Job:
Output every line below without omitting or altering anything.

Information provided:
## begin
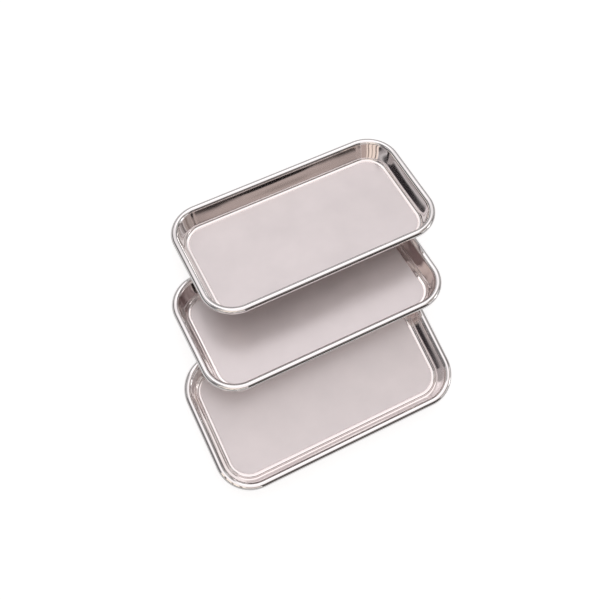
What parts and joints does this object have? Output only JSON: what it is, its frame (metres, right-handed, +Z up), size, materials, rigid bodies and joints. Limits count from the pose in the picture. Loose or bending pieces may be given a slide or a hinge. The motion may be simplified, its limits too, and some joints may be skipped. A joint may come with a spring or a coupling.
{
  "type": "pressed steel counting tray set",
  "caption": "Set of low rectangular pressed steel trays with rolled rims and drafted walls, shingled one on the next.",
  "frame": {"origin": "centre of the set's bounding box on the table plane, under the shingled trays", "axes": "+X to the right along the trays' length, +Y to the rear across their width, +Z up"},
  "size_m": [0.27, 0.2518, 0.0555],
  "materials": {
    "tray_steel": "satin floor, polished wall and rim"
  },
  "bodies": {
    "bottom_tray": {"bottom_tray": "tray_steel"},
    "middle_tray": {"middle_tray": "tray_steel"},
    "top_tray": {"top_tray": "tray_steel"}
  },
  "joints": [
    {"name": "middle_tray_lift", "type": "slide", "parent": "bottom_tray", "child": "middle_tray", "axis": [0, 0, 1], "range_m": [0, 0.1]},
    {"name": "top_tray_lift", "type": "slide", "parent": "middle_tray", "child": "top_tray", "axis": [0, 0, 1], "range_m": [0, 0.1]}
  ]
}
## end
Correct response:
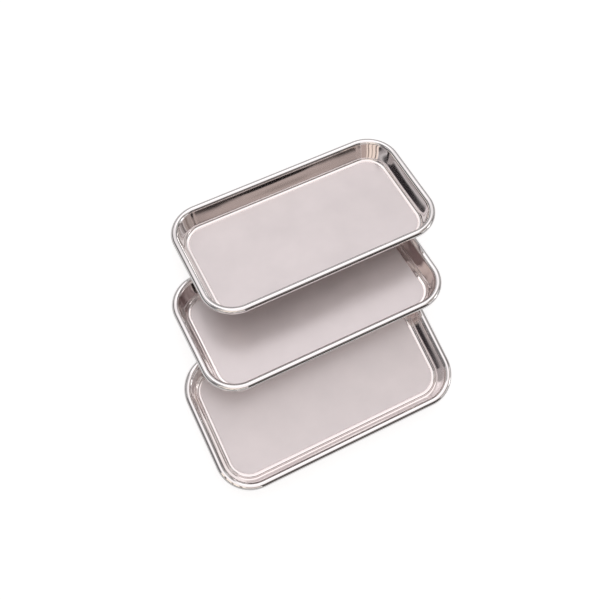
What parts and joints does this object have? Output only JSON: what it is, its frame (metres, right-handed, +Z up), size, materials, rigid bodies and joints. Limits count from the pose in the picture. Loose or bending pieces may be given a slide or a hinge. The motion may be simplified, its limits too, and some joints may be skipped. A joint may come with a spring or a coupling.
{
  "type": "pressed steel counting tray set",
  "caption": "Set of low rectangular pressed steel trays with rolled rims and drafted walls, shingled one on the next.",
  "frame": {"origin": "centre of the set's bounding box on the table plane, under the shingled trays", "axes": "+X to the right along the trays' length, +Y to the rear across their width, +Z up"},
  "size_m": [0.27, 0.2518, 0.0555],
  "materials": {
    "tray_steel": "satin floor, polished wall and rim"
  },
  "bodies": {
    "bottom_tray": {"bottom_tray": "tray_steel"},
    "middle_tray": {"middle_tray": "tray_steel"},
    "top_tray": {"top_tray": "tray_steel"}
  },
  "joints": [
    {"name": "middle_tray_lift", "type": "slide", "parent": "bottom_tray", "child": "middle_tray", "axis": [0, 0, 1], "range_m": [0, 0.1]},
    {"name": "top_tray_lift", "type": "slide", "parent": "middle_tray", "child": "top_tray", "axis": [0, 0, 1], "range_m": [0, 0.1]}
  ]
}